Levels of Synthesis of Primate-Specific Nuclear Proteins Differ Between Growth-Arrested and Proliferating Cells

Levels of Synthesis of Primate-Specific Nuclear Proteins Differ Between Growth-Arrested and Proliferating Cells

J E Celis et al. Exp Cell Res.

Abstract

A monoclonal antibody that reacts specifically with the proliferation-sensitive nuclear proteins, isoelectric focusing (IEF) 8Z30 and 8Z31 (molecular weight (MW), 76,000 charge variants, HeLa protein catalogue number) has been characterized. As determined by indirect immunofluorescence, the antibody stains the nucleolus and nucleoplasm of interphase-cultured cells of primate origin, but does not react with cells of other species. Proteins having similar MWs and isoelectric points as the human or monkey (primates) proteins were not observed in cultured cells of the following species: aves, bat, dog, dolphin, goat, hamster, mink, mouse, pisces, potoroo, rabbit and rat.
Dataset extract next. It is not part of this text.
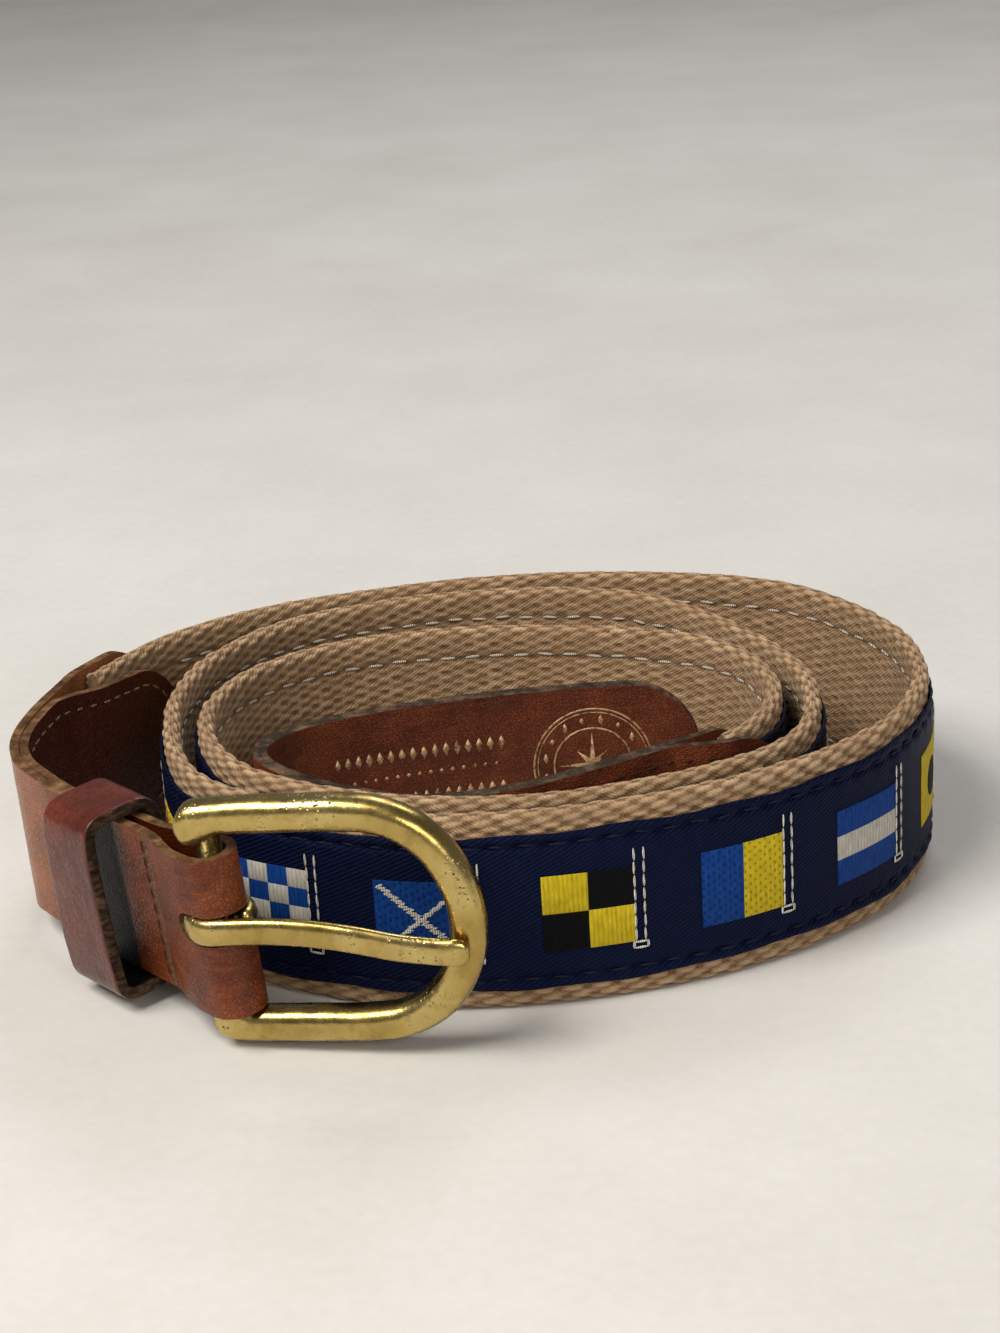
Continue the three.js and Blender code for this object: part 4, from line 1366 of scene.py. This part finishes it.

Quantitative two-dimensional (2D) gel electrophoretic analysis of [35S]methionine-labeled proteins synthesized by normal (quiescent, proliferating) and SV40-transformed human MRC-5 fibroblasts revealed significant differences in the levels of synthesis of both IEF 8Z30 and 8Z31. In quiescent cells the main labelled product corresponded to IEF 8Z31 (ratio IEF 8Z31/8Z30, 2.3), while in the transformed cells the major product was IEF 8Z30 (ratio, 0.62). Normal proliferating fibroblasts exhibited similar levels of both proteins (ratio, 1.21). Combined levels of synthesis of both proteins were 1.50 and 1.20 times as high in the transformed cells as in the quiescent and proliferating cells, respectively. Similar results were observed in other pairs of normal and transformed human cells, such as WI38/WI38 SV40 and amnion/AMA. Modulation of the levels of synthesis of these proteins may play a role in cell proliferation.